Pseudotime ordering reveals a gradual transition of cells from immature to more differentiated within the myeloid branch. a Experimental strategy for sorting single cells from transgenic zebrafish lines. Cells were collected from a single kidney of each line and sorted for expression of the fluorescent transgene. Index sorting was used to dispense single cells into a 96-well plate and these were subsequently processed for RNA-seq analyses. b Five cell states were predicted using the Monocle2 algorithm for temporal analyses of single-cell transcriptomes. c Analysis of genes that are differentially expressed across the five states (given the same colour code used in b) reveals GO terms (inner circle) that are highly pertinent to specific cell types. The outer circle shows examples of May–Grünwald Giemsa-stained cells from kidneys of transgenic lines that largely label each particular cell type. d Jitter plots showing the expression (y axis) of differentially expressed marker genes in each cell type (x axis). Each dot in the jitter plot shows the expression of the gene log₁₀ (counts +1) in each cell

Fig. 2

The distribution of cells from different transgenic lines modelled by Monocle. a The trajectories of cell states predicted by Monocle are shown in grey for each transgenic line used, with the associated cell types labelled in blue. The percentage of cells from each transgenic line contributing to each state is given next to the relevant trajectory. b Pie charts showing the contribution of transgenic lines to each cell type.

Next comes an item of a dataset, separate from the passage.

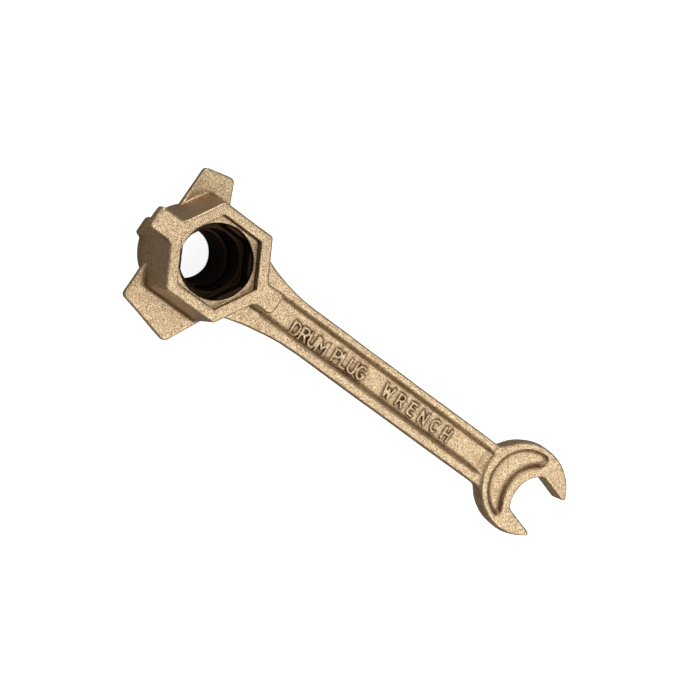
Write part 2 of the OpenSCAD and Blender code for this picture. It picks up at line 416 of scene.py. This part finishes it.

The colour code relates to the colours given in the headers for each transgenic line used in a

Fig. 3

Cells within distinct states have different repopulation potentials. a Experimental strategy for the adult transplantation experiment. Kidneys were dissected from transgenic donor fish and sorted for cells expressing the fluorescent transgene. Positive cells were collected and injected into sublethally irradiated rag2 ^{E450fs−/−} fish. b Assessment for engraftment was made 1 day, 4- and 14 weeks post transplantation using flow cytometry. Successfully engrafted fluorescent donor cells were isolated at 4 weeks PI by index sorting single cells into a microtitre plate for subsequent RNA-seq analyses. c Distribution of runx1+ cells, from non-transplanted (left) and transplanted fish at 4 (middle) and 14 wpt (right), modelled by Monocle

Fig. 4

Transcriptionally similar cells display different probabilities of being stem cells. a Cells predicted to be stem cells in the middle part of the lineage tree according to their stemness index. The insert shows the new Monocle tree including transplanted cells (1724 single cells and 1871 highly variable genes). b Distribution of stemness scores in different branches of the tree showing the presence of potential HSCs exclusively in the HSPC branch. c Contribution of different transgenic lines to predicted stem cells

Fig. 5

Lineage differentiation is defined by two main trends in gene expression. a Heatmap of genes whose expression changed dynamically during pseudotime in each of the four branches. b Graph showing the average expression pattern of the dynamically expressed genes that follow the same trend across pseudotime. For each of the cell states, one gene is presented that follows one of the two main trends. Standard error is shown as a grey area around the trend lines. c Heatmap of expression of 168 genes annotated as 'ribosomal proteins' genes in pseudotime in each of the four branches

Fig. 6

Conservation analysis of zebrafish genes differentially expressed in the main blood cell types. a Percentage of zebrafish protein-coding genes (specific for distinct blood cell types, as well as non-differentially expressed) with orthologs in other vertebrate species. b The total number of paralogs duplicated exclusively pre- (green) and post-ray-finned speciation (red). The numbers 1–7 mark the number of cell types (erythrocytes, monocytes, neutrophils, thrombocytes, HSPCs, T cells and NK cells) in which the duplicated genes are expressed. c The percentage of conserved vs diverged genes duplicated exclusively post speciation (fish-specific genes)